[Written problem]: Look through the listing for the word "handed". Copy each line that has it.

[Materials provided]:
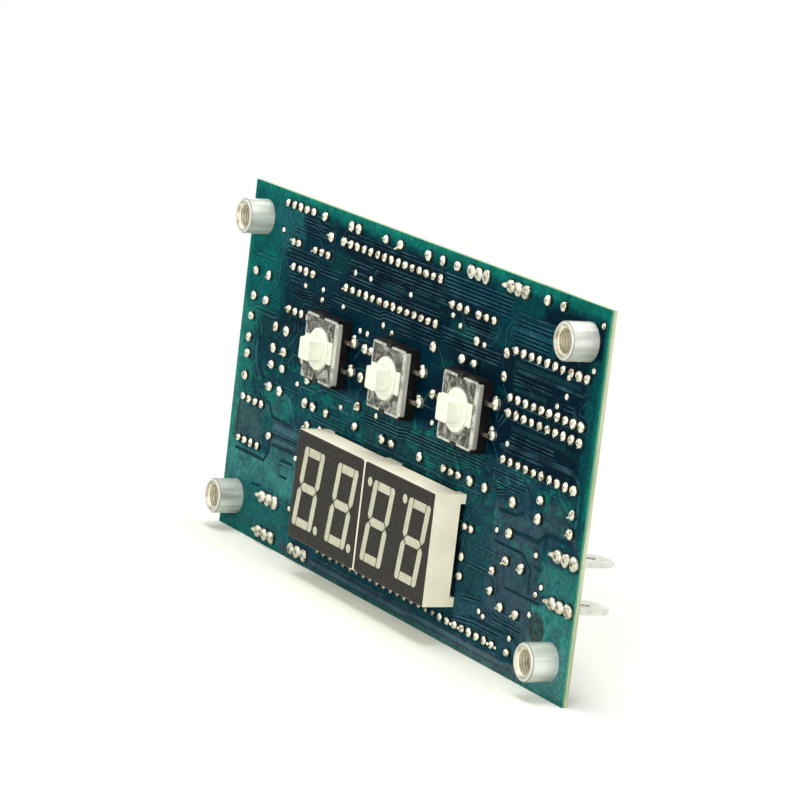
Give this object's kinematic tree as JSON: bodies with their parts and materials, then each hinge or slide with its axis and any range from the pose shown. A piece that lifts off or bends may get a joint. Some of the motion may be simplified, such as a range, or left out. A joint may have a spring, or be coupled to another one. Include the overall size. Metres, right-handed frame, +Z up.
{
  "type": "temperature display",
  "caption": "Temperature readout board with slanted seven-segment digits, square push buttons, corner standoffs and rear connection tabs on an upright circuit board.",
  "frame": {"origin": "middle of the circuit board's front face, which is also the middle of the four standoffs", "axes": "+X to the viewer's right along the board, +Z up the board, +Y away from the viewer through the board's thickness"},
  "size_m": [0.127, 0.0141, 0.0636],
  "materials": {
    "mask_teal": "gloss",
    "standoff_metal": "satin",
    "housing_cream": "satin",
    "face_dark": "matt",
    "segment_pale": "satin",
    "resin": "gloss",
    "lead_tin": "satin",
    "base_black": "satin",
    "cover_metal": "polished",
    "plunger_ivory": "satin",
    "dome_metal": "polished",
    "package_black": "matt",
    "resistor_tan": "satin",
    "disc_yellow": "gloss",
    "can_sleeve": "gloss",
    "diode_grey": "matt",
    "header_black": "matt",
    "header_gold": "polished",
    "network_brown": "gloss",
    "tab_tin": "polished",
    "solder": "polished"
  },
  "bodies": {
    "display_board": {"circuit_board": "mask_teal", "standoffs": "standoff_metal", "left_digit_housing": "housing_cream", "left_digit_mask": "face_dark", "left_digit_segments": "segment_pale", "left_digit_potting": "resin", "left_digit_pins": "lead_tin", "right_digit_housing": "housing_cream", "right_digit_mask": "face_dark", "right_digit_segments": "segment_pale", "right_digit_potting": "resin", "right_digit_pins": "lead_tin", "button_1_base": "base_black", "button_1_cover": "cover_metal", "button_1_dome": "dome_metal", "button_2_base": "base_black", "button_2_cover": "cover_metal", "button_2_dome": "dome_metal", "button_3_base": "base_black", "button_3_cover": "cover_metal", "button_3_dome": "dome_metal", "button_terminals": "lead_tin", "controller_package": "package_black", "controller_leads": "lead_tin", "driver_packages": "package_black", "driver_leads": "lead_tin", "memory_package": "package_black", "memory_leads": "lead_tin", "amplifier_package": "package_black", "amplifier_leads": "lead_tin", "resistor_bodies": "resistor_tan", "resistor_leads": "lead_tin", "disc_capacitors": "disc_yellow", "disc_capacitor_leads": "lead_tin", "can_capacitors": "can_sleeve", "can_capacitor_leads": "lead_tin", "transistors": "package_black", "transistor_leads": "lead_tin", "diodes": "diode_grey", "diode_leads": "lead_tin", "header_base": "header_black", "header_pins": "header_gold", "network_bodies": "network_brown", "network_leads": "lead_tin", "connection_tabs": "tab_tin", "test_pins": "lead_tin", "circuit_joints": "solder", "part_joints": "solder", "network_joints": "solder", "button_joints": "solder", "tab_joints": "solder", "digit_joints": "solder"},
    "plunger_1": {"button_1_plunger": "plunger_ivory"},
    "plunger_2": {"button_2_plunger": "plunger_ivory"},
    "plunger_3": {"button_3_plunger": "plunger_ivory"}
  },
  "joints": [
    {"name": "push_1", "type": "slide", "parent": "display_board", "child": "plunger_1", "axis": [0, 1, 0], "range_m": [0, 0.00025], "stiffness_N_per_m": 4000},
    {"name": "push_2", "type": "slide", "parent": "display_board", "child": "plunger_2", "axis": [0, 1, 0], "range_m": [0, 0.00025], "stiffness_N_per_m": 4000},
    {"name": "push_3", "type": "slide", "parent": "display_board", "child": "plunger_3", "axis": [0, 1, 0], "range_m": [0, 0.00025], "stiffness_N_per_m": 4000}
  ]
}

* * *

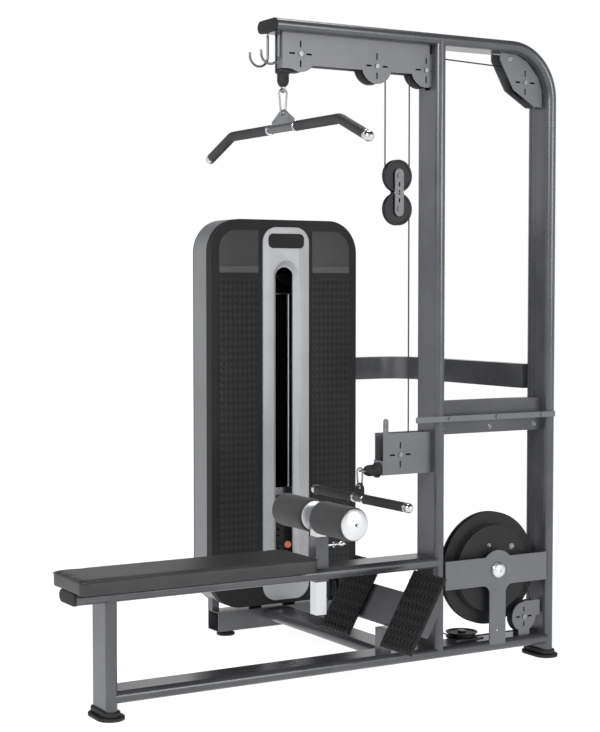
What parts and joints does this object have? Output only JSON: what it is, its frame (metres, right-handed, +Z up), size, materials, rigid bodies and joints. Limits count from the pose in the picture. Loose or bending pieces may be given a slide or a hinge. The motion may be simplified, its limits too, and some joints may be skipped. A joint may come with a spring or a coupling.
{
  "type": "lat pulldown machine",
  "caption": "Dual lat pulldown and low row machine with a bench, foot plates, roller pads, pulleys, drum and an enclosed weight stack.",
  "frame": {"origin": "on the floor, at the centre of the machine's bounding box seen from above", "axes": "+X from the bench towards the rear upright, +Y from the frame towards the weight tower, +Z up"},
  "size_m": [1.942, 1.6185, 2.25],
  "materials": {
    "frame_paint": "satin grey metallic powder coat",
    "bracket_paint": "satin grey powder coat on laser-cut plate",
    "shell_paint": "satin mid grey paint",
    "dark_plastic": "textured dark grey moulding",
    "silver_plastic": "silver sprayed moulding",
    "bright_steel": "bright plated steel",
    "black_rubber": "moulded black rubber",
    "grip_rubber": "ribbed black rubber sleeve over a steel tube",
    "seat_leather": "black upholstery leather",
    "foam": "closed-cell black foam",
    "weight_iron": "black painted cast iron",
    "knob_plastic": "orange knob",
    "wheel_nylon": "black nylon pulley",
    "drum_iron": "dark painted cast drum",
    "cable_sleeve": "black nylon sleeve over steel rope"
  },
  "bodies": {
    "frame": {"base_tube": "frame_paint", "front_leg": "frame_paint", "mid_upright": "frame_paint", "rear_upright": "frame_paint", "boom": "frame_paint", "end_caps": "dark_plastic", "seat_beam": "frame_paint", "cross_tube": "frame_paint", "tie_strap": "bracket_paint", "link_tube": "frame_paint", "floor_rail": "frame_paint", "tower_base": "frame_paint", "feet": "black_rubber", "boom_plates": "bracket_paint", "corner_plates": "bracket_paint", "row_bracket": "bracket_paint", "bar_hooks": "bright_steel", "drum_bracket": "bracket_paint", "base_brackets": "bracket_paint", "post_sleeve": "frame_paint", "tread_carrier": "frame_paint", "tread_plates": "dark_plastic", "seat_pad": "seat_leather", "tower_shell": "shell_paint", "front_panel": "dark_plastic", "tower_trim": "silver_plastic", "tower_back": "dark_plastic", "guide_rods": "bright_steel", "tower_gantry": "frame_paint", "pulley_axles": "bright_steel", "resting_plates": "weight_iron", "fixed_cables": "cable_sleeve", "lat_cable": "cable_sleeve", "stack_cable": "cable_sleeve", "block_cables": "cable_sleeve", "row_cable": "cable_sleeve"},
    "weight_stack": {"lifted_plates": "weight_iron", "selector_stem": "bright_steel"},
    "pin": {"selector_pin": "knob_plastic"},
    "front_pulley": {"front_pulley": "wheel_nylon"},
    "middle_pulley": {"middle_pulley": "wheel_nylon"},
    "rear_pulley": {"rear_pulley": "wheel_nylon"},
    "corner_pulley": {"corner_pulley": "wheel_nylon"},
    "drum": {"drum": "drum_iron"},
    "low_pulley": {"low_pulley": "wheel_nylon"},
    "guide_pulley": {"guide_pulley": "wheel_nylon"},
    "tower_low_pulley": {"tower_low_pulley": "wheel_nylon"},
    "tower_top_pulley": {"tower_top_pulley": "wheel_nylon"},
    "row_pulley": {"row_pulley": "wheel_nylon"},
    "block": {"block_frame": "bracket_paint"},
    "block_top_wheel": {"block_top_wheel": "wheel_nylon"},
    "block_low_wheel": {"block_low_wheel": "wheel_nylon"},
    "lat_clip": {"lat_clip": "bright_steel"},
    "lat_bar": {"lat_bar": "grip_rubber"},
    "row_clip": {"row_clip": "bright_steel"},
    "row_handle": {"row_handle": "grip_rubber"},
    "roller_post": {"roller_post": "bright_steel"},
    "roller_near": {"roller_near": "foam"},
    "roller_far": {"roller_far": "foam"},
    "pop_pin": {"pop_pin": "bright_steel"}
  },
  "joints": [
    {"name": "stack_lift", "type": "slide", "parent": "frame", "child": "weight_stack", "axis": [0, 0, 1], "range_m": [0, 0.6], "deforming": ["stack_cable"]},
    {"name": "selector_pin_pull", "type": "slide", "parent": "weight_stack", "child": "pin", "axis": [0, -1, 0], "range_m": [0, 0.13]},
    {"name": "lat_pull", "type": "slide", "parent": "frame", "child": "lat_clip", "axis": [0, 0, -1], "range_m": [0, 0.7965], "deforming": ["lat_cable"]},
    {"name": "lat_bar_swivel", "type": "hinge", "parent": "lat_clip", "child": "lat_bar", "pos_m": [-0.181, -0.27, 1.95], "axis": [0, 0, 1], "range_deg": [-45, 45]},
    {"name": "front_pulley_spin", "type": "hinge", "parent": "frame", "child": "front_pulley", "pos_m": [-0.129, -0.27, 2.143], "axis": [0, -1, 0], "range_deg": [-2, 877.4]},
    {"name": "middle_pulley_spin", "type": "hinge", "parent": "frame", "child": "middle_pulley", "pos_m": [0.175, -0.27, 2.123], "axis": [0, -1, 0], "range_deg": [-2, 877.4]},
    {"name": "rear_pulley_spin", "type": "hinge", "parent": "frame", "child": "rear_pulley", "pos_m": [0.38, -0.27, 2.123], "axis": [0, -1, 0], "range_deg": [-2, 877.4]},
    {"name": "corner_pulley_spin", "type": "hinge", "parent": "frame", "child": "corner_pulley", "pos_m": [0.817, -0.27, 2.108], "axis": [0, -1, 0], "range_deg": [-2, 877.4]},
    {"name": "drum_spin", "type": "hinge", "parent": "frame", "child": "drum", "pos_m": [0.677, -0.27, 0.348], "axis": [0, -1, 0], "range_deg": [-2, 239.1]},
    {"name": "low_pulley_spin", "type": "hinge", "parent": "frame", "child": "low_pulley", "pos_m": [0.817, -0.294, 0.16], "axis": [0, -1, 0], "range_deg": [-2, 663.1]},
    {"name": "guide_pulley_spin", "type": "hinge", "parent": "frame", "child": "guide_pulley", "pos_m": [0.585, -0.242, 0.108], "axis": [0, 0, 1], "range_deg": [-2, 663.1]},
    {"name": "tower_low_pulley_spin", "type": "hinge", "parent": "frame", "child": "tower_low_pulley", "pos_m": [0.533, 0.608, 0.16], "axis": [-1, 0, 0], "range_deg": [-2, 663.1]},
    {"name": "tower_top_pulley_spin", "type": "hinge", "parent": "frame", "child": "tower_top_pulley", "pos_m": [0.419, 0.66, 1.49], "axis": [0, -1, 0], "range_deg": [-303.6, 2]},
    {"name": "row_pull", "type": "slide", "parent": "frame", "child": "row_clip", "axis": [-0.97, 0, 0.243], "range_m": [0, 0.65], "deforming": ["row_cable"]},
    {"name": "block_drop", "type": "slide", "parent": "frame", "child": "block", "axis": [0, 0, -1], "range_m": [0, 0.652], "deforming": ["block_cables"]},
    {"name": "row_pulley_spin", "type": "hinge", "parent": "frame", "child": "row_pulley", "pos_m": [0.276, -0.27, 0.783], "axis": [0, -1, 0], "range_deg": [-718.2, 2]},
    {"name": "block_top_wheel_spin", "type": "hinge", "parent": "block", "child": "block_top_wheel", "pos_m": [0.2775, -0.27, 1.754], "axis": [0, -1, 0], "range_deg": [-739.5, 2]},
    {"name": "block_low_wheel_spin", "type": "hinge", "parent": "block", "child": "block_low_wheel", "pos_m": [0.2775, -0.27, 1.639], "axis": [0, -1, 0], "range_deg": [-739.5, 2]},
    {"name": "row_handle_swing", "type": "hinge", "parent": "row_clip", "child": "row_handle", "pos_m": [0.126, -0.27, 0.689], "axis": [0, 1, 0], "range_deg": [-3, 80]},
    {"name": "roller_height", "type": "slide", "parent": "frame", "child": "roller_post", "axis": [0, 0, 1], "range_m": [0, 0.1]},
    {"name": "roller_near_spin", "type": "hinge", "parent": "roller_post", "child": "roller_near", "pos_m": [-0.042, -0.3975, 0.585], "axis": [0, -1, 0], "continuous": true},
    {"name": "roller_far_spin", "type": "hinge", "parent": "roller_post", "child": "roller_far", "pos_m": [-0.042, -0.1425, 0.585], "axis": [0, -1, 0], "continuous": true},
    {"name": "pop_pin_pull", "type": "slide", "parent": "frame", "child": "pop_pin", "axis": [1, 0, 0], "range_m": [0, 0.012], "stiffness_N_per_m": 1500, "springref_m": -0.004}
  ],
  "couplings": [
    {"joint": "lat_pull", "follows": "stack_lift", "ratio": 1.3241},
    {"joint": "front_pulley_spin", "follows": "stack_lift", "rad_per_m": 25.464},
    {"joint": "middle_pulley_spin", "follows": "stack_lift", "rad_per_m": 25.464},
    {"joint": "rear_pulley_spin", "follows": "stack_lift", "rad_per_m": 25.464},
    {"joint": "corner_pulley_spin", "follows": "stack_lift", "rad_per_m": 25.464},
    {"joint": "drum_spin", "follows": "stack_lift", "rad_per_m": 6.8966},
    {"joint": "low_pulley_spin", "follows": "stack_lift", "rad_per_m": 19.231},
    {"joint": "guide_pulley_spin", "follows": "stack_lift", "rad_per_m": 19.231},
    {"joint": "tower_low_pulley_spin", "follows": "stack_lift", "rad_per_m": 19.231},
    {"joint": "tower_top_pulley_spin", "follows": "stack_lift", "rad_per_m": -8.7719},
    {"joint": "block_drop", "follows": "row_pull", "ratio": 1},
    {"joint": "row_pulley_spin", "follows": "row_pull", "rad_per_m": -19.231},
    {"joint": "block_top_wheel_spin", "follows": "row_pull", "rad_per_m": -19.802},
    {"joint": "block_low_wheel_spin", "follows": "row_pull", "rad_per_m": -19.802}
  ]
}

[Task answer]:
Give this object's kinematic tree as JSON: bodies with their parts and materials, then each hinge or slide with its axis and any range from the pose shown. A piece that lifts off or bends may get a joint. Some of the motion may be simplified, such as a range, or left out. A joint may have a spring, or be coupled to another one. Include the overall size. Metres, right-handed frame, +Z up.
What parts and joints does this object have? Output only JSON: what it is, its frame (metres, right-handed, +Z up), size, materials, rigid bodies and joints. Limits count from the pose in the picture. Loose or bending pieces may be given a slide or a hinge. The motion may be simplified, its limits too, and some joints may be skipped. A joint may come with a spring or a coupling.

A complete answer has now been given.